Manuel Franke – Achat
Von Anja Schürmann
»Das Auf und Ab der Farbe« (Daniel Buren)
Zwei Flüsse ziehen sich durch die U-Bahn-Station am Graf-Adolf-Platz.
Von Westen und von Osten kommend münden sie unterirdisch nach rund 1000
Quadratmetern Fläche im Süden. Die Flüsse sind nicht blau, sie sind
lila, fast grau, ihr Flussbett leuchtend grün. Achat, so nennt Franke
seine Station, kann so nicht aussehen. Achate, die unter oxidierenden
Bedingungen entstehen, sind in der Regel nicht grün. Aber violett:
Franke hat zwei Glasschichten im Siebdruckverfahren lila und grün
bedruckt, um dann das grüne, obere Glas zu manipulieren: Auf 170 Platten
hat er das Grün weggenommen, mit Lappen, Schwämmen, Spachteln und
Spritzen bearbeitet, mit Lösungsmitteln und Luft, um die
charakteristische Wellenform und unregelmäßige Struktur eines Achats zu
erhalten.
Dabei ist nicht nur bemerkenswert, wie akkurat Franke die Übergänge und
Verläufe im Vorfeld skizziert haben muss, sondern auch die
Detailgenauigkeit der Ausführung: Denn der gräulich-lilafarbene Strom
zeugt von den Spuren seiner Bearbeitung, er gibt seine Gemachtheit frei
und lässt an einigen Stellen erahnen, wie die Glasscheibe vom Künstler
behandelt wurde.
Die Zweischaligkeit wiederum gibt dem ›Stein‹ Tiefe:
Konturen und Schatten lassen die Struktur ständig zwischen spiegelnder,
leuchtendgrüner Künstlichkeit und realem Gesteinseindruck pendeln, wobei
die Wände den Blick nicht in eine präzise Richtung lenken, sondern ihn
in ein harmonisches, sehr dekoratives Spiel aus Fläche und Grund
versenken.
Immer schon wollte der Mensch Erdanatomie betreiben, ins
Innere der Erde.

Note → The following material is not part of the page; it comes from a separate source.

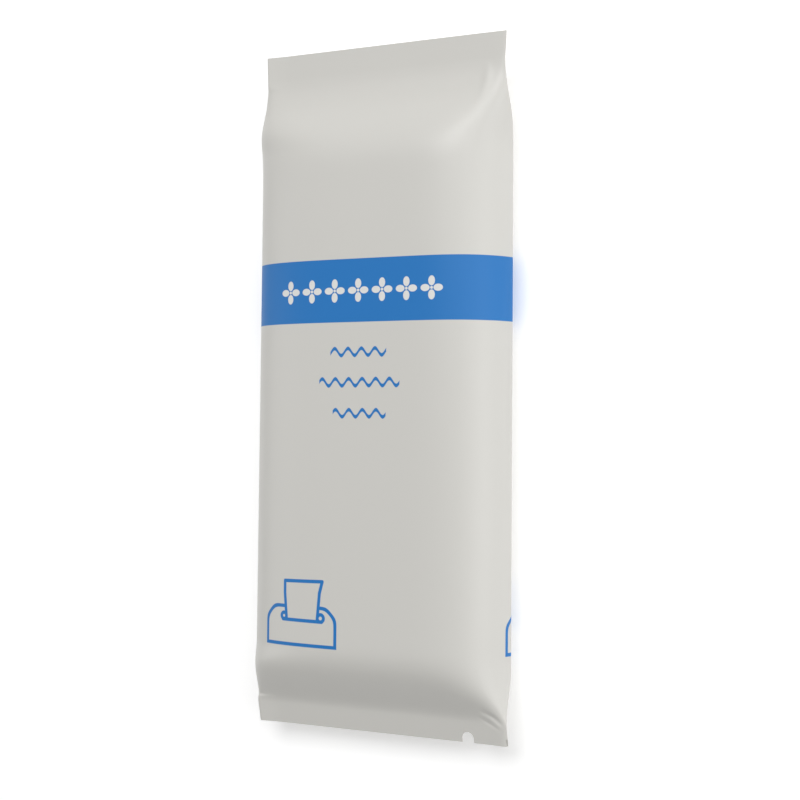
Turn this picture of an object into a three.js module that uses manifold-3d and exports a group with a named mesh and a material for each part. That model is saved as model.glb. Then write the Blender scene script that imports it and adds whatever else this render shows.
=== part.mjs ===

Auch der Bildhauer Manuel Franke scheint niemand zu
sein, der die Welt als Weinberg begreift, lieber als Steinbruch: Nicht
nur Werktitel wie malachit legen davon Zeugnis ab, auch seine
künstlerische Vorgehensweise, die immer wieder Räume infrage stellt,
verändert, materiell auslöst oder mit großer Geste stört, wie in einer
riesigen orangen Wand 1999 in Esslingen. Lila und Grün, diese
Farbkombination haben Manuel Franke und Leni Hoffmann erneut 2014 im
Malkasten aufgegriffen. Eine Rezension nannte sie damals „dekorativ und
drüber zugleich“ und tatsächlich bilden Lila und Grün in der Farbtheorie
von Harald Küppers einen Komplementärkontrast.
Wenn man sich allerdings
fragt, was das Skulpturale an Frankes Gestaltung sei, muss man
begreifen, dass Plastik und Skulptur als Begriffe keine Synonyme sind.
Bei Plastiken wird aus einer formbaren Masse ein Objekt modelliert, die
Skulptur entsteht aus dem Abtragen von nichtflexiblem Material. Im Stein
oder im Holz wird bei der Skulptur die Form geborgen, immer auch ist
sie Resultat der natürlichen Sedimentation und arbeitet mit der
Maserung, den Einschlüssen oder anderen Formen der Ablagerung. Plastiken
sind frei von solchen Vorgaben: Das Material ist nachgiebig, die Größe
noch nicht festgelegt und es bietet dem Bildhauer an, jede erdenkliche
Form annehmen zu können.
Als Mineral ist der Achat beides: Plastik und
Skulptur, gebildet und gefunden zugleich. Denn Achate entstehen nur in
Hohlräumen, in Löchern im Stein. Sie brauchen oft eine vulkanische
Blase, um zu wachsen, eine Blase, die auch abgetragen, gefunden,
freigelegt werden muss wie eine Skulptur.
Geht man in die U-Bahn-Station
am Graf-Adolf-Platz, ist man bereits nach wenigen Metern in einer
solchen Blase, im Achat, dessen Struktur Manuel Franke in Glas übersetzt
hat. Und man kann gar nicht anders, als diesem Fund und seiner
mineralischen Spur folgen zu wollen.